In an interview last week with the Wall Street Journal, Greenspan said in his appearances he had avoided answering "any questions which refer directly to monetary policy, what the Fed is doing or what it should do."

Until last week, Greenspan had been largely successful in keeping his views out of the headlines after a bad experience just days after leaving the Fed in 2006 when he roiled markets with comments he made at a private event for a small number of clients of Lehman Brothers.

Published reports say Greenspan is usually paid $150,000 for his speaking engagements. To keep from being a competing voice to his successor, he has provisions in his speaking contracts that reporters can't be admitted and no recordings of the event can be made.

Those restrictions, while keeping Greenspan's comments more private, also work to the advantage of the investors who are putting up big bucks for the appearances by making the time with Greenspan more exclusive.

Analysts contend that it is naive for Greenspan to believe that his views, especially on such hot-button topics as recessions, won't quickly gain a wider audience.

"Greenspan is entitled to make a living, but even when he thinks his comments are not on the public record, they will be because people will talk," said Lyle Gramley, a former Fed governor who is now with Schwab Washington Research Firm, an economic consulting firm.

Among economic forecasters, Greenspan's views on a possible recession are pretty mainstream.

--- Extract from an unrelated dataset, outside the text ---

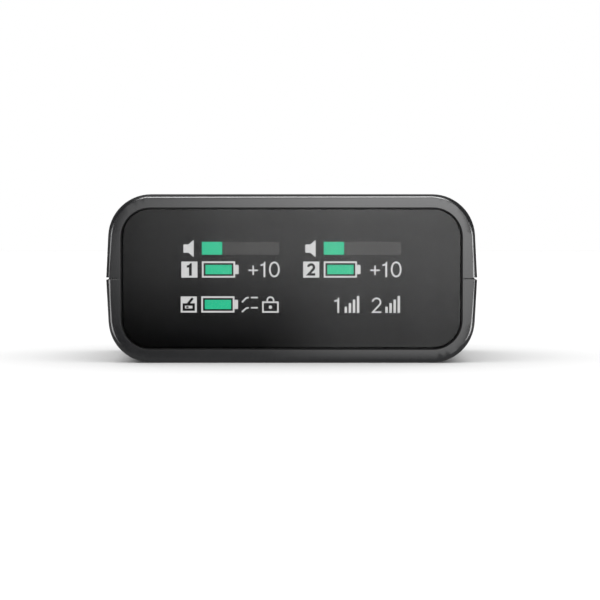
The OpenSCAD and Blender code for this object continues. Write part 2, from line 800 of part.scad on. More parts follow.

His one-in-three probability is only slightly more pessimistic than the 20 percent to 25 percent chance of a downturn that other forecasters are using.

But other forecasters, who have not been Fed chairman, think Greenspan may have learned from this recent episode and may more carefully chose his words for his next speaking engagement.

"I think Mr. Greenspan miscalculated on the amount of attention he would get," said Mark Zandi, chief economist at Moody's Economy.com. "I think he will go back under the radar screen for awhile and allow Mr. Bernanke to have more time to establish his own forecasting credentials."